S1E4: Kyle MacLachlan plays Dale Cooper

In episode three, Cooper determines suspects' relevance by throwing rocks at a glass bottle, part of a Tibetan technique he learned. It's through a dream he figures out who killed Laura, at least that's what he claims. Cooper insists his dream holds the key to solving the case. From that he finds the one armed man who doesn't seem to know anything.

In episode six Laura's lookalike, her cousin Maddie shows up. Then there's the casino and brothel, One Eyed Jacks, that seems to be at the center of everything. The drama in this show is soap opera level, but the dialog is so much sharper than that genre ever exhibits. 

S1E2: S1E4: Kyle MacLachlan, Michael J. Anderson, Sheryl Lee play 
Dale Cooper, the Man from Another Place, Laura Palmer

In the final episode a suspect emerges and several plot line peak with an abduction, a shooting, arson, and more. Even then, the first season ends on a huge cliff hanger.

Nothing in this show is normal. Cooper certainly doesn't seem like the typical agent, but it's not like he's dealing with a typical case. All of these characters are quirky and unique. That adds to the fabric of this town that somehow has all these nearly silly characters hiding dark secrets. 

Season 2
At the time, I'm sure this was something else. It also came before the golden age of television, and that's tough competition.

This season picks up immediately after the first season's cliff hanger. Cooper gets more clues from his dreams, this time provided by a giant. He recovers quickly and realizes that neither of the two main suspects from season one are the killers. While they were present, there was a third man. BOB becomes the main suspect, though there's a question of what is he or it.

I wondered if Twin Peaks is some kind of nexus. What accounts for the excess amount of odd? Laura's father Leland develops white hair over night. Last season implied he may have killed a suspect out of vengeance for his daughter, but with this show we never know where the plot will go.

Laura was busy. She attended high school, was an escort, and now we discover she volunteered with meals on wheels. It's one of the shut ins that has pages from her diary that may hold a clue. Audrey is kidnapped with Cooper ensnared in her rescue. With all of that happening, the local diner is concerned over the food critic. The first season was a twisting crime drama, and this season strays from a focus on the core mystery. So many episodes seem to meander.

S2E9: Kyle MacLachlan plays Dale Cooper

In episode six Cooper has an experience with Mike who states his familiar is BOB. That pair are the source of what's going on in Twin Peaks. It seems BOB can possess anyone. Yet another suspect emerges before Cooper brings everything together in one room. We wonder what's going to transpire, and we finally get answers. BOB took possession of a human in order to cause suffering.

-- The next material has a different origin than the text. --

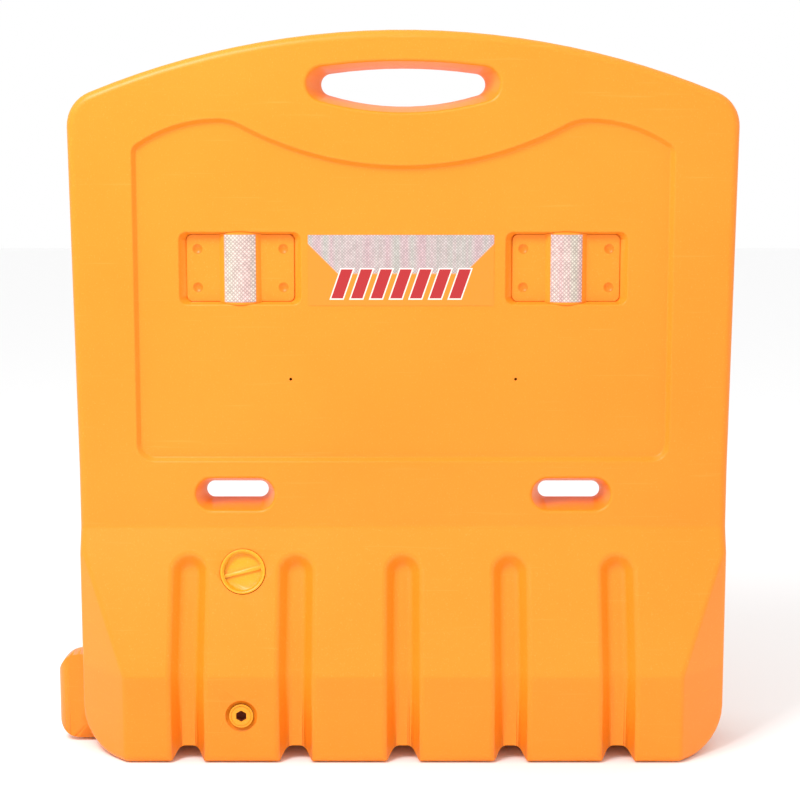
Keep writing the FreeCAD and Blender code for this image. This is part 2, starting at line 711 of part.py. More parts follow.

It seems odd to conclude the case so early in the season, apparently executive meddling is the reason Laura's arc ends so early. By episode ten the case is done and Cooper is on his way out before an investigation starts on his One Eyed Jacks sting. The DEA was watching the place and Cooper ruined their case.

In episode eleven David Duchovny appears as FBI agent Denise Bryson. 

The second half of the season feels like it has nowhere to go. While several story lines play out, to what end? The show no longer has a clear direction. I wasn't as invested in the story as it didn't have a goal. Ultimately Cooper makes it to the Black Lodge, this in between world to save a girl he met in town from his former partner Windom Earle. Earle shows up to wreak havoc, though it's never clear why other than to provide plot. The final few episodes are better with Cooper opposing Earle.

At its core this is a strange soap opera. At times it feels like it's making fun of traditional, cheesy soap operas but it spins the tropes into an odd narrative that works. It's the embrace of weirdness that frees this from needing to be constrained by physics and logic. The show also never explains too much, leaving a lot open to interpretation. The Black Lodge is this in between, a place Mike and BOB reside. Their goal is to create chaos. Well it was. Mike becomes reformed with BOB as the culprit behind many of the crimes of Twin Peaks.

I like a show that manages to balance absurd characters with such a strange and dark mystery. The effect this show had would have been exponentially more impactful at the time in context, but it's still easy to see why this show was so gripping.